Droits de la personne, on ne peut imaginer que le législateur ignore la charge sémantique voire idéologique des mots. De « personne » à « personnalisme » il n’y a qu’un pas que la rédaction même de l’article invite à franchir. Sortirions-nous du rapport contractuel et marchand employeur/ salarié rebaptisé « actif », encadré par la loi ? Quel piège se cache-t-il derrière la transmutation du salarié en « personne » ? Voudrait-on instiller une dose de transcendance version Emmanuel Mounier ? Le prêtre du « personnalisme communautaire» ne considérait-il pas que « les transformations sociales et économiques doivent s’accompagner d’une révolution spirituelle. » Thomas d’Aquin père de la subsidiarité au secours du patronat, pour la félicité des Libéraux chrétiens et des communautaristes. Peut- on croire sérieusement que l’introduction des pratiques religieuses - fussent- elle encadrées dans l’entreprise - est de nature à promouvoir « l’institution de nouvelles libertés et de nouvelles protections » comme le prétend l’intitulé du projet de loi Travail ? » Vient-on au travail pour travailler ou pour prier ?
Question subsidiaire, « la personne » est elle soluble dans le principe de Laïcité ? On peut légitimement en douter. La laïcité ne connaît que des citoyens, qui au travail se nomment salariés et non des actifs, salariés ou personnes qui, aux termes de la loi de séparation seraient bien inspirés de laisser leurs pratiques religieuses à la porte de l’entreprise. Or le rapport Badinter, fait nouveau, prétend donner droit de cité aux pratiques religieuses au sein de l’entreprise. Ainsi, fait nouveau, l’article 6 du projet de Loi dispose :
« La liberté du salarié de manifester ses convictions, y compris religieuses, ne peut connaitre de restrictions que si elles sont justifiées par l’exercice d’autres libertés et droits fondamentaux ou par les nécessités du bon fonctionnement de l’entreprise, si elles sont proportionnées au but recherché. »

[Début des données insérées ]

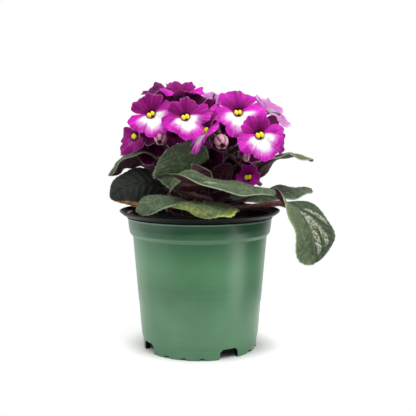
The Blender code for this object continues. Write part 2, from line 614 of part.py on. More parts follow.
def pot_profile():
    """The pot's outer skin, from the edge of its lip down to the middle of its base."""
    return (
        (LIP_RADIUS, LIP_HEIGHT),
        (LIP_RADIUS - LIP_EDGE, LIP_HEIGHT - 2 * LIP_EDGE),
        (COLLAR_TOP_RADIUS - 0.0003, COLLAR_TOP_HEIGHT + 0.0007),
        (COLLAR_TOP_RADIUS, COLLAR_TOP_HEIGHT),
        (COLLAR_FOOT_RADIUS, COLLAR_FOOT_HEIGHT),
        (BEAD_RADIUS, BEAD_HEIGHT),
        (WALL_TOP_RADIUS, WALL_TOP_HEIGHT),
        (WALL_FOOT_RADIUS, WALL_FOOT_HEIGHT),
        (CREASE_RADIUS, CREASE_HEIGHT),
        (FOOT_RING_OUTER + FOOT_SLOPE, CREASE_HEIGHT - 0.0008),
        (FOOT_RING_OUTER, 0.0),
        (FOOT_RING_INNER, 0.0),
        (BASE_RADIUS, BASE_HEIGHT),
        (0.0, BASE_HEIGHT),
    )


def notch_cutters(collection):
    """Cutters for the drainage cut-outs: tapered blocks for the wide ones, and round bars for the scallops."""
    middle = (FOOT_RING_OUTER + FOOT_RING_INNER) / 2
    for quarter in range(NOTCH_COUNT):
        turn = math.tau * quarter / NOTCH_COUNT
        body = bmesh.new()
        size = Matrix.Diagonal((CUTTER_DEPTH, NOTCH_WIDTH, 2 * NOTCH_HEIGHT, 1.0))
        bmesh.ops.create_cube(body, size=1.0, matrix=size)
        for vert in body.verts:
            if vert.co.z > 0:
                vert.co.y *= NOTCH_TAPER
        add_cutter(body, f"notch_{quarter}", turn + NOTCH_FIRST_ANGLE, middle, 0.0, collection)
        body = bmesh.new()
        bmesh.ops.create_cone(
            body, cap_ends=True, segments=10, radius1=DRAIN_RADIUS, radius2=DRAIN_RADIUS, depth=CUTTER_DEPTH
        )
        add_cutter(body, f"drain_{quarter}", turn + NOTCH_FIRST_ANGLE, DRAIN_CIRCLE, BASE_HEIGHT, collection)
        for number, angle in enumerate(SCALLOP_ANGLES):
            body = bmesh.new()
            lie = Matrix.Rotation(math.pi / 2, 4, "Y")
            bmesh.ops.create_cone(
                body, cap_ends=True, segments=8, radius1=SCALLOP_RADIUS, radius2=SCALLOP_RADIUS,
                depth=CUTTER_DEPTH, matrix=lie,
            )
            height = SCALLOP_HEIGHT - SCALLOP_RADIUS
            add_cutter(body, f"scallop_{quarter}_{number}", turn + angle, middle, height, collection)


def add_cutter(body, name, angle, radius, height, collection):
    """Puts a cutter across the foot ring at this angle."""
    mesh = bpy.data.meshes.new(name)
    body.to_mesh(mesh)
    body.free()
    cutter = bpy.data.objects.new(name, mesh)
    collection.objects.link(cutter)
    cutter.rotation_euler = (0.0, 0.0, angle)
    cutter.location = (radius * math.cos(angle), radius * math.sin(angle), height)
    cutter.hide_render = True
    cutter.display_type = "WIRE"


def make_pot(collection, cutters):
    """The pot: one formed sheet with a flared lip, a collar, a tapered wall and a notched foot ring."""
    pot = turned("pot", pot_profile(), POT_SIDES, GREEN_PLASTIC, collection)
    sheet = pot.modifiers.new("sheet", "SOLIDIFY")
    sheet.thickness = POT_WALL
    sheet.offset = -1.0
    sheet.use_even_offset = True
    notch_cutters(cutters)
    notches = pot.modifiers.new("notches", "BOOLEAN")
    notches.operation = "DIFFERENCE"
    notches.operand_type = "COLLECTION"
    notches.collection = cutters
    return pot


def wall_radius(height):
    """Radius of the pot's outer skin between the foot of its wall and the collar."""
    share = (height - WALL_FOOT_HEIGHT) / (WALL_TOP_HEIGHT - WALL_FOOT_HEIGHT)
    return WALL_FOOT_RADIUS + (WALL_TOP_RADIUS - WALL_FOOT_RADIUS) * min(max(share, 0.0), 1.0)


def make_mix(collection, cutters):
    """The potting mix: fills the pot, with a lumpy top and a plain hole for the crown's neck."""
    inside = POT_WALL + 2 * TOUCH_GAP
    floor = BASE_HEIGHT + POT_WALL + TOUCH_GAP
    levels = [
        (BASE_RADIUS - 0.001, floor),
        (WALL_FOOT_RADIUS - inside - 0.0006, WALL_FOOT_HEIGHT + 0.001),
        (wall_radius(WALL_TOP_HEIGHT) - inside, WALL_TOP_HEIGHT - 0.001),
        (wall_radius(WALL_TOP_HEIGHT) - inside, MIX_TOP_HEIGHT - 0.003),
    ]
    draw = random.Random(MIX_SEED)
    rings = []
    for radius, height in levels:
        angles = [math.tau * i / MIX_SIDES for i in range(MIX_SIDES)]
        rings.append([Vector((radius * math.cos(a), radius * math.sin(a), height)) for a in angles])
    for radius in MIX_RINGS:
        ring = []
        for i in range(MIX_SIDES):
            angle = math.tau * i / MIX_SIDES
            height = MIX_TOP_HEIGHT + MIX_MOUND * (1 - radius / MIX_RINGS[0]) + draw.uniform(-1, 1) * MIX_LUMP
            ring.append(Vector((radius * math.cos(angle), radius * math.sin(angle), height)))
        rings.append(ring)
    mix = link("potting_mix", loft_mesh("potting_mix", rings, lambda band, column: True), PEAT, collection)
    body = bmesh.new()
    bmesh.ops.create_cone(body, cap_ends=True, segments=CROWN_SIDES, radius1=HOLE_RADIUS, radius2=HOLE_RADIUS,
                          depth=2 * HOLE_DEPTH)
    add_cutter(body, "crown_hole", 0.0, CROWN_CENTRE.x, CROWN_FOOT_HEIGHT, cutters)
    hole = mix.modifiers.new("hole", "BOOLEAN")
    hole.operation = "DIFFERENCE"
    hole.object = bpy.data.objects["crown_hole"]
    return mix


def main():
    """Builds the plant and hangs it on one empty."""
    clear_scene()
    scene = bpy.context.scene.collection
    plant = bpy.data.collections.new(COLLECTION_NAME)
    pot_cutters = bpy.data.collections.new("pot_cutters")
    mix_cutters = bpy.data.collections.new("mix_cutters")
    for collection in (plant, pot_cutters, mix_cutters):
        scene.children.link(collection)
    make_pot(plant, pot_cutters)
    make_mix(plant, mix_cutters)
    make_crown(plant)
    for leaf in LEAVES:
        make_leaf(leaf, plant)
    for spray in SPRAYS:
        make_spray(spray, plant)
    for bloom in BLOOMS:
        make_corolla(bloom, plant)
        make_anthers(bloom, plant)
    for bud in BUDS:
        make_bud(bud, plant)
    axis = bpy.data.objects.new("pot_axis", None)
    plant.objects.link(axis)
    axis.location = POT_AXIS
    for obj in [*plant.objects, *pot_cutters.objects, *mix_cutters.objects]:
        if obj is not axis:
            obj.parent = axis


main()
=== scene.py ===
"""Potted african violet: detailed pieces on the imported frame, their finishes, and the stage.

Metres, +Z up. Each piece follows the form of the frame node that it stands for, at a finer mesh, and adds what
a solid leaves out: veins and quilting, scalloped margins, hairs, ruffled petals, folded buds and loose peat.
Places on the plant are measured from the pot's axis, as in the frame's own source.
"""

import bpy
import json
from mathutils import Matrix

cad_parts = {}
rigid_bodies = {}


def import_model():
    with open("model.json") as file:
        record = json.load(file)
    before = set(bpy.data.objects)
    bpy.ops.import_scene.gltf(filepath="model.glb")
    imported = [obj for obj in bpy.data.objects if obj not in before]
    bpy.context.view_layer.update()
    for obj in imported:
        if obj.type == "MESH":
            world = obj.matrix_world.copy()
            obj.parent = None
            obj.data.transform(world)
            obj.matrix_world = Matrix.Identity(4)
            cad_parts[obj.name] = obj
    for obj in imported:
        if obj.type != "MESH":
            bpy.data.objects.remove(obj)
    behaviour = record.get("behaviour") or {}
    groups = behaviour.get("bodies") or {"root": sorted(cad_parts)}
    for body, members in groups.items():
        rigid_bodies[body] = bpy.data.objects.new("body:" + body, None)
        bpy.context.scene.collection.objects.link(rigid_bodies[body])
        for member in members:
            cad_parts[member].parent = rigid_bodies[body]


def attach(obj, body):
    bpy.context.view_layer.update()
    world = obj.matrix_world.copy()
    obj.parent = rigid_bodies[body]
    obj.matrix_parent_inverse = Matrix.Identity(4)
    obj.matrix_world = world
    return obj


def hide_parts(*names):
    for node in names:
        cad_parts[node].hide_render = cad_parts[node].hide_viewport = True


bl_info = {
    "name": "Potted African Violet",
    "version": (1, 0, 0),
    "blender": (4, 5, 0),
    "location": "3D View > Sidebar > Violet",
    "description": "Dresses the packed frame of a potted african violet and sets its stage",
    "category": "Object",
}

import json
import math
import random
from collections import namedtuple

import bmesh
import bpy
import numpy as np
from bpy.props import FloatProperty, FloatVectorProperty, IntProperty, PointerProperty
from mathutils import Matrix, Vector, noise

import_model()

BODY = "root"
POT_AXIS = Vector((-0.0126, 0.0004, 0.0))
AXIS = np.array(POT_AXIS)
TOUCH_GAP = 0.0003

# Pot: radii and heights of its outer skin
POT_WALL = 0.0010
LIP_RADIUS = 0.0540
LIP_HEIGHT = 0.0933
COLLAR_TOP_RADIUS = 0.0486
COLLAR_TOP_HEIGHT = 0.0881
COLLAR_FOOT_RADIUS = 0.0472
COLLAR_FOOT_HEIGHT = 0.0794
BEAD_RADIUS = 0.0461
BEAD_HEIGHT = 0.0773
WALL_TOP_RADIUS = 0.0453
WALL_TOP_HEIGHT = 0.0760
WALL_FOOT_RADIUS = 0.0400
WALL_FOOT_HEIGHT = 0.0110
CREASE_RADIUS = 0.0394
CREASE_HEIGHT = 0.0074
FOOT_RING_OUTER = 0.0386
FOOT_RING_INNER = 0.0352
FOOT_SLOPE = 0.0004
BASE_RADIUS = 0.0340
BASE_HEIGHT = 0.0070
NOTCH_COUNT = 4
NOTCH_FIRST_ANGLE = math.radians(-151)
NOTCH_WIDTH = 0.0150
NOTCH_HEIGHT = 0.0066
NOTCH_TAPER = 0.84
SCALLOP_ANGLES = tuple(math.radians(angle) for angle in (-123, -105.5, -88))
SCALLOP_RADIUS = 0.0032
SCALLOP_HEIGHT = 0.0017
CUTTER_DEPTH = 0.0100
DRAIN_RADIUS = 0.0045
DRAIN_CIRCLE = 0.0220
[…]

Traduction concrète : l’employeur ne peut pas interdire au salarié d’exprimer sa conviction religieuse dans l’entreprise. En revanche il peut la restreindre si la pratique cultuelle au travail nuit au bon fonctionnement de l’entreprise ( notion éminemment subjective) comme par exemple dans le cas de demande d’autorisation d’absence pour célébrer les fêtes religieuses ou d’aménagement du temps de travail pour faire les prières rituelles. En l’état actuel du droit on a pu observer que le juge a pu entériner le licenciement d’une salariée voilée « pour cause réelle et sérieuse. » Dans d’autres cas la salariée a dû être réintégrée à l’entreprise. Quant aux « droits fondamentaux » de quoi parle-t- on ? Notons au passage que la liberté de conscience qui induit toutes les autres n’est jamais mentionnée. Ces énigmatiques droits fondamentaux primeraient donc sur la liberté religieuse. A notre sens cette posture ouvrirait la voie à des jurisprudences aussi diverses que variées. La recommandation Badinter loin « d’ancrer le principe de laïcité » l’instrumentalise et ajoute encore à la difficulté pour les entrepreneurs de gérer des demandes confessionnelles de plus en plus pressantes. On ne peut que déplorer la distorsion de contraintes entre la stricte neutralité imposée au service public et le droit d’expression – où fixer la limite avec le prosélytisme religieux ? - en entreprise. Laïcité ou non en entreprise, cette question qui intéresse le législateur n’est pas posée. On ne va jamais au fond des problématiques. Rien n’est plus important que ménager son électorat.
Or, la liberté de religion à laquelle on croit devoir associer les pratiques religieuses - faut- il y inclure le droit de refuser de recevoir des ordres d’une supérieure hiérarchique ? – en tous lieux, est de fait considérée comme un droit fondamental attaché à la « personne ». Dans ses conditions il ya lieu de se demander quelle approche du fondamentalisme s’imposera au « fondamental ».
En tout état de cause, ce texte d’inspiration subsidiariste et communautariste marque un net recul des droits et protections des salariés soumis plus que jamais à la loi du profit et de la soumission idéologique au patronat via notamment les accords d’entreprise qui de fait instituent un droit local différent d’une entreprise à l’autre, dérogatoire à la législation nationale. Ce texte dangereux pour les libertés des salariés est inamendable puisqu’il remet en cause l’ensemble de l’édifice juridique destiné à protéger les travailleurs doit être retiré. La balle est dans le camp du peuple des salariés actuels et à venir en attendant l’étape suivante, la mise en route du processus constituant.